Data excerpt:
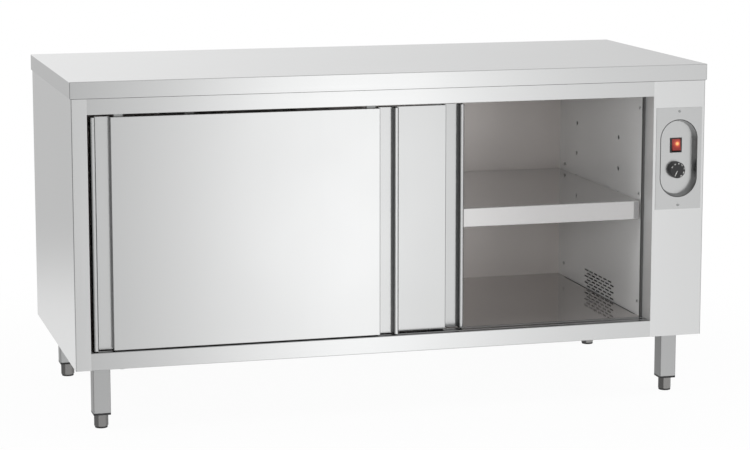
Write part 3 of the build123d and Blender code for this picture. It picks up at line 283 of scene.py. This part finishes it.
def rolled_steel(
        name, colour, roughness, grain, figure=1.0, turned=1.0, dullness=0.0, dulled=None, skirt=None):
    """Stainless sheet ground with a belt along one axis: fine lines, faint streaks and clouds.

    Figure scales the streaks and clouds. Faces turned away from the front get painted shade: they keep
    only a share of the colour. Dullness is the share of the light that the surface scatters evenly,
    everywhere or only where it faces one way. A skirt is a pair of levels and the colour below them."""
    material, start = new_material(name)
    place = start.add("ShaderNodeTexCoord", output="Object")

    def drawn_out(width, length, detail):
        """Noise with its spots drawn out along the grain."""
        scale = [1 / width] * 3
        scale["XYZ".index(grain)] = 1 / length
        stretched = start.add("ShaderNodeVectorMath", {"operation": "MULTIPLY"}, {0: place, 1: scale})
        return start.add("ShaderNodeTexNoise", {}, {"Vector": stretched, "Scale": 1.0, "Detail": detail})

    streaks = drawn_out(STREAK_WIDTH, STREAK_LENGTH, 3.0) - 0.5
    lines = drawn_out(GRAIN_WIDTH, GRAIN_LENGTH, 1.0)
    clouds = start.add(
        "ShaderNodeTexNoise", {}, {"Vector": place, "Scale": 1 / CLOUD_SIZE, "Detail": 2.0}) - 0.5
    streaked = (*[part * STREAK_SHADE for part in colour], 1.0)
    tint = start.add(
        "ShaderNodeMix", {"data_type": "RGBA"},
        {0: streaks * figure + 0.5, 6: streaked, 7: (*colour, 1.0)}, output=2)
    # Painted shade: faces turned away from the front keep only a share of the colour.
    if turned < 1.0:
        outward = start.add("ShaderNodeTexCoord", output="Normal")
        frontal = start.add("ShaderNodeSeparateXYZ", {}, {0: outward}, output=1)
        side_shade_mask = 1.0 - frontal * frontal
        side_shade_colour = (*[part * turned for part in colour], 1.0)
        tint = start.add(
            "ShaderNodeMix", {"data_type": "RGBA"}, {0: side_shade_mask, 6: tint, 7: side_shade_colour}, output=2)
    metal = 1.0 - dullness
    if skirt:
        levels, shade = skirt
        level = start.add("ShaderNodeSeparateXYZ", {}, {0: place}, output=2)
        clear = start.add(
            "ShaderNodeMapRange", {}, {"Value": level, "From Min": levels[0], "From Max": levels[1]})
        tint = start.add(
            "ShaderNodeMix", {"data_type": "RGBA"}, {0: clear, 6: (*shade, 1.0), 7: tint}, output=2)
        metal = clear * metal
    if dulled:
        outward = start.add("ShaderNodeTexCoord", output="Normal")
        facing = start.add(
            "ShaderNodeVectorMath", {"operation": "DOT_PRODUCT"}, {0: outward, 1: dulled}, output="Value")
        metal = 1.0 - start.sum_of("MAXIMUM", facing, 0.0) * dullness
    relief = start.add("ShaderNodeBump", {}, {"Strength": 1.0, "Distance": GRAIN_DEPTH, "Height": lines})
    polish = streaks * (STREAK_ROUGHNESS * figure) + clouds * (CLOUD_ROUGHNESS * figure) + roughness
    shader = start.add(
        "ShaderNodeBsdfPrincipled", {},
        {"Base Color": tint, "Metallic": metal, "Normal": relief, "Roughness": polish})
    show(start, shader)
    return material


worktop_steel = rolled_steel("satin steel, grain along X", SATIN_COLOUR, FINE_ROUGHNESS, "X")
dress(worktop_steel, "worktop_skin")

BOARD_COLOUR = (0.50, 0.37, 0.24)
CHIP_COLOUR = (0.34, 0.23, 0.13)
CHIP_SIZE = 0.004
FLECK_ROUGHNESS = 0.2


def speckled(name, colour, fleck, size, roughness, depth, metallic=0.0):
    """A dull material with flecks of a second colour and a little relief."""
    material, start = new_material(name)
    place = start.add("ShaderNodeTexCoord", output="Object")
    flecks = start.add("ShaderNodeTexNoise", {}, {"Vector": place, "Scale": 1 / size, "Detail": 4.0})
    relief = start.add("ShaderNodeBump", {}, {"Strength": 1.0, "Distance": depth, "Height": flecks})
    tint = start.add(
        "ShaderNodeMix", {"data_type": "RGBA"},
        {0: flecks, 6: (*fleck, 1.0), 7: (*colour, 1.0)}, output=2)
    polish = (flecks - 0.5) * FLECK_ROUGHNESS + roughness
    shader = start.add(
        "ShaderNodeBsdfPrincipled", {},
        {"Base Color": tint, "Metallic": metallic, "Normal": relief, "Roughness": polish})
    show(start, shader)
    return material


chipboard = speckled("chipboard", BOARD_COLOUR, CHIP_COLOUR, size=CHIP_SIZE, roughness=0.8, depth=0.0004)
dress(chipboard, "worktop_board")

# ---- outer casing ---------------------------------------------------------------------------
# Folded 1 mm satin stainless sheets: two sides with their front posts and door jambs, a back, and
# a rail over and under the door opening. They are welded at the corners and ground.
CASING_COLOUR = (0.87, 0.875, 0.875)
RAIL_PAINTED_SHADE = 0.25         # painted shade: share of its colour that a rail keeps on faces turned from the front
JAMB_DULLNESS = 0.5        # of the right side, only where it faces the opening
INWARD = (-1.0, 0.0, 0.0)
casing_steel = rolled_steel("satin steel of the casing", CASING_COLOUR, SATIN_ROUGHNESS, "Z")
dress(casing_steel, "left_side_outer", "back_outer")
jamb_steel = rolled_steel(
    "satin steel of the right side", CASING_COLOUR, SATIN_ROUGHNESS, "Z",
    dullness=JAMB_DULLNESS, dulled=INWARD)
dress(jamb_steel, "right_side_outer")
rail_steel = rolled_steel(
    "satin steel of the rails", SATIN_COLOUR, FINE_ROUGHNESS, "X", turned=RAIL_PAINTED_SHADE)
dress(rail_steel, "top_rail", "bottom_rail")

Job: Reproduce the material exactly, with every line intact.

Answer for this exercise:
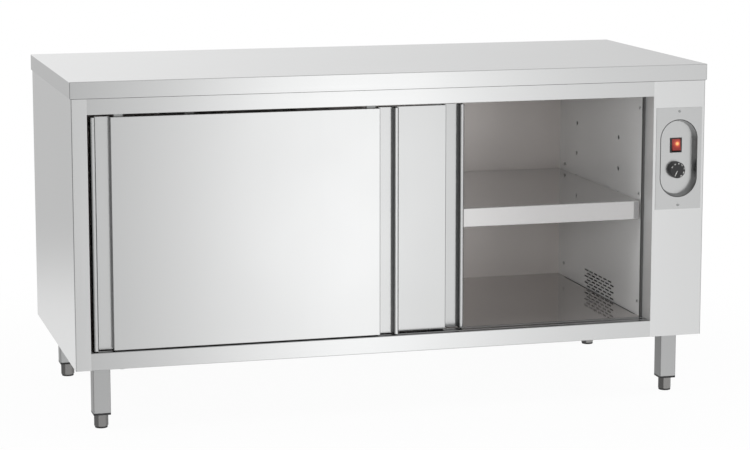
Write part 3 of the build123d and Blender code for this picture. It picks up at line 283 of scene.py. This part finishes it.
def rolled_steel(
        name, colour, roughness, grain, figure=1.0, turned=1.0, dullness=0.0, dulled=None, skirt=None):
    """Stainless sheet ground with a belt along one axis: fine lines, faint streaks and clouds.

    Figure scales the streaks and clouds. Faces turned away from the front get painted shade: they keep
    only a share of the colour. Dullness is the share of the light that the surface scatters evenly,
    everywhere or only where it faces one way. A skirt is a pair of levels and the colour below them."""
    material, start = new_material(name)
    place = start.add("ShaderNodeTexCoord", output="Object")

    def drawn_out(width, length, detail):
        """Noise with its spots drawn out along the grain."""
        scale = [1 / width] * 3
        scale["XYZ".index(grain)] = 1 / length
        stretched = start.add("ShaderNodeVectorMath", {"operation": "MULTIPLY"}, {0: place, 1: scale})
        return start.add("ShaderNodeTexNoise", {}, {"Vector": stretched, "Scale": 1.0, "Detail": detail})

    streaks = drawn_out(STREAK_WIDTH, STREAK_LENGTH, 3.0) - 0.5
    lines = drawn_out(GRAIN_WIDTH, GRAIN_LENGTH, 1.0)
    clouds = start.add(
        "ShaderNodeTexNoise", {}, {"Vector": place, "Scale": 1 / CLOUD_SIZE, "Detail": 2.0}) - 0.5
    streaked = (*[part * STREAK_SHADE for part in colour], 1.0)
    tint = start.add(
        "ShaderNodeMix", {"data_type": "RGBA"},
        {0: streaks * figure + 0.5, 6: streaked, 7: (*colour, 1.0)}, output=2)
    # Painted shade: faces turned away from the front keep only a share of the colour.
    if turned < 1.0:
        outward = start.add("ShaderNodeTexCoord", output="Normal")
        frontal = start.add("ShaderNodeSeparateXYZ", {}, {0: outward}, output=1)
        side_shade_mask = 1.0 - frontal * frontal
        side_shade_colour = (*[part * turned for part in colour], 1.0)
        tint = start.add(
            "ShaderNodeMix", {"data_type": "RGBA"}, {0: side_shade_mask, 6: tint, 7: side_shade_colour}, output=2)
    metal = 1.0 - dullness
    if skirt:
        levels, shade = skirt
        level = start.add("ShaderNodeSeparateXYZ", {}, {0: place}, output=2)
        clear = start.add(
            "ShaderNodeMapRange", {}, {"Value": level, "From Min": levels[0], "From Max": levels[1]})
        tint = start.add(
            "ShaderNodeMix", {"data_type": "RGBA"}, {0: clear, 6: (*shade, 1.0), 7: tint}, output=2)
        metal = clear * metal
    if dulled:
        outward = start.add("ShaderNodeTexCoord", output="Normal")
        facing = start.add(
            "ShaderNodeVectorMath", {"operation": "DOT_PRODUCT"}, {0: outward, 1: dulled}, output="Value")
        metal = 1.0 - start.sum_of("MAXIMUM", facing, 0.0) * dullness
    relief = start.add("ShaderNodeBump", {}, {"Strength": 1.0, "Distance": GRAIN_DEPTH, "Height": lines})
    polish = streaks * (STREAK_ROUGHNESS * figure) + clouds * (CLOUD_ROUGHNESS * figure) + roughness
    shader = start.add(
        "ShaderNodeBsdfPrincipled", {},
        {"Base Color": tint, "Metallic": metal, "Normal": relief, "Roughness": polish})
    show(start, shader)
    return material


worktop_steel = rolled_steel("satin steel, grain along X", SATIN_COLOUR, FINE_ROUGHNESS, "X")
dress(worktop_steel, "worktop_skin")

BOARD_COLOUR = (0.50, 0.37, 0.24)
CHIP_COLOUR = (0.34, 0.23, 0.13)
CHIP_SIZE = 0.004
FLECK_ROUGHNESS = 0.2


def speckled(name, colour, fleck, size, roughness, depth, metallic=0.0):
    """A dull material with flecks of a second colour and a little relief."""
    material, start = new_material(name)
    place = start.add("ShaderNodeTexCoord", output="Object")
    flecks = start.add("ShaderNodeTexNoise", {}, {"Vector": place, "Scale": 1 / size, "Detail": 4.0})
    relief = start.add("ShaderNodeBump", {}, {"Strength": 1.0, "Distance": depth, "Height": flecks})
    tint = start.add(
        "ShaderNodeMix", {"data_type": "RGBA"},
        {0: flecks, 6: (*fleck, 1.0), 7: (*colour, 1.0)}, output=2)
    polish = (flecks - 0.5) * FLECK_ROUGHNESS + roughness
    shader = start.add(
        "ShaderNodeBsdfPrincipled", {},
        {"Base Color": tint, "Metallic": metallic, "Normal": relief, "Roughness": polish})
    show(start, shader)
    return material


chipboard = speckled("chipboard", BOARD_COLOUR, CHIP_COLOUR, size=CHIP_SIZE, roughness=0.8, depth=0.0004)
dress(chipboard, "worktop_board")

# ---- outer casing ---------------------------------------------------------------------------
# Folded 1 mm satin stainless sheets: two sides with their front posts and door jambs, a back, and
# a rail over and under the door opening. They are welded at the corners and ground.
CASING_COLOUR = (0.87, 0.875, 0.875)
RAIL_PAINTED_SHADE = 0.25         # painted shade: share of its colour that a rail keeps on faces turned from the front
JAMB_DULLNESS = 0.5        # of the right side, only where it faces the opening
INWARD = (-1.0, 0.0, 0.0)
casing_steel = rolled_steel("satin steel of the casing", CASING_COLOUR, SATIN_ROUGHNESS, "Z")
dress(casing_steel, "left_side_outer", "back_outer")
jamb_steel = rolled_steel(
    "satin steel of the right side", CASING_COLOUR, SATIN_ROUGHNESS, "Z",
    dullness=JAMB_DULLNESS, dulled=INWARD)
dress(jamb_steel, "right_side_outer")
rail_steel = rolled_steel(
    "satin steel of the rails", SATIN_COLOUR, FINE_ROUGHNESS, "X", turned=RAIL_PAINTED_SHADE)
dress(rail_steel, "top_rail", "bottom_rail")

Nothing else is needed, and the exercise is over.